There is a bike lane, of sorts, south of Tampa Palms on Bruce B. Downs, but riding alongside traffic has never been my idea of a good time. Better to start at Amberly Drive, where the off-road path begins.

Traveling north, the first stretch of road, "adopted" by the Grace Episcopal Church, is surprisingly pretty, with landscaping on your right and a nice grassy buffer on your left.

They take great care to keep vehicles off the path, and that leads to its main drawback -- bright yellow poles, erected three abreast at the intersections. It takes considerable agility to maneuver a bike between them. Cruise along as I do, daydreaming about last night's television shows, and you'll wind up with 3 feet of yellow-painted concrete up your nose.

"You're supposed to stop at the intersections," said Jim Burnside, a city engineering supervisor. Not only that, added Shari Barnwell of the DOT, skaters need these poles, called bollards, in case they have trouble stopping.

One mystery solved.

The crosswalks were otherwise easy to negotiate, and it was smooth sailing until I hit the Lowe's construction site. That's when it all started to look ugly.
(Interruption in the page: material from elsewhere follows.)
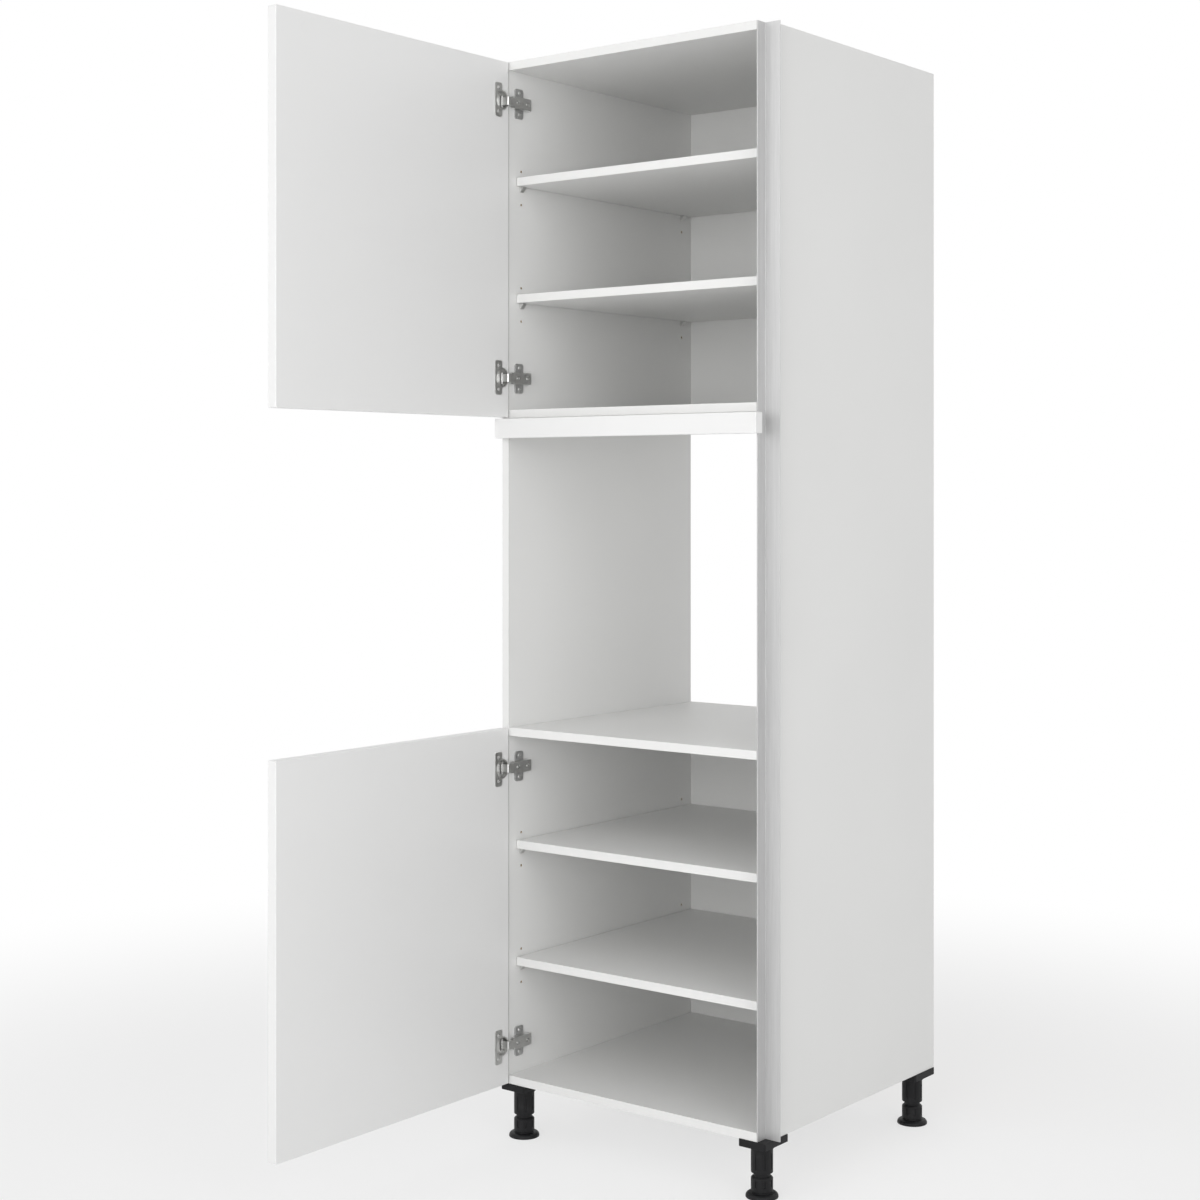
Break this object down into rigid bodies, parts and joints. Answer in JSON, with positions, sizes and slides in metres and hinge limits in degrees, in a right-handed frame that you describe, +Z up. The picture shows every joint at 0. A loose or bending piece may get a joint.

It smelled ugly, too, probably because they were laying asphalt in the parking lot. A grim reminder that Bruce B. Downs is, and long will remain, one big construction zone.

South of the entrance ramp to Interstate 75 south, a series of signs said "road closed." But the road didn't look closed, so I kept going, across the I-75 on and off ramps. The crossings are designed at 90-degree angles for optimum visibility. Still, there was no mistaking that these were highway ramps.

The finished trail, I later learned, will have stop signs at the highway ramps and pedestrian signals at the traffic lights. And a sign will warn motorists on the southbound ramp from I-75 of the bike path's existence.

Then, just north of the Wingate Inn, the path snaked right out to the road and ended. That's because the second and more expensive phase of the project, which includes a bridge over Trout Creek wetlands and continues on to Flatwoods and Hunter's Green, has yet to be completed.

Nothing to do, then, but have breakfast at Chick-fil-A.

Of course, the other problem with the Bruce B. Downs trail is that it only runs on one side of the road. There's no sidewalk on the other side, so you have to return the way you came.

Seeking an alternative, I tested a service road to the Wingate Inn. Would it link up to the trail? Only a fool would take that bet, and sure enough it dead-ended at a city's water plant. You could see the trail from the service road, but you'd have to be E.T. to get there.

So, it was back up the service road, then back down the trail, across all of those I-75 ramps and past two construction crews, who ignored me as I rode through on the "closed" road.

Total distance traveled: 8 miles, or 60 minutes of fun in the sun.

So far, Burnside said, "we've gotten limited positive comments" about the trail. Designers expect it will gain in popularity after Phase II, which includes the wetlands bridge and the connection to Flatwoods, is completed in August. "Eventually we would like something that would connect up to USF," he said. They'd also like to take the path north to Cross Creek.

The chief complaint they've received, he said, is that "we haven't taken it far enough."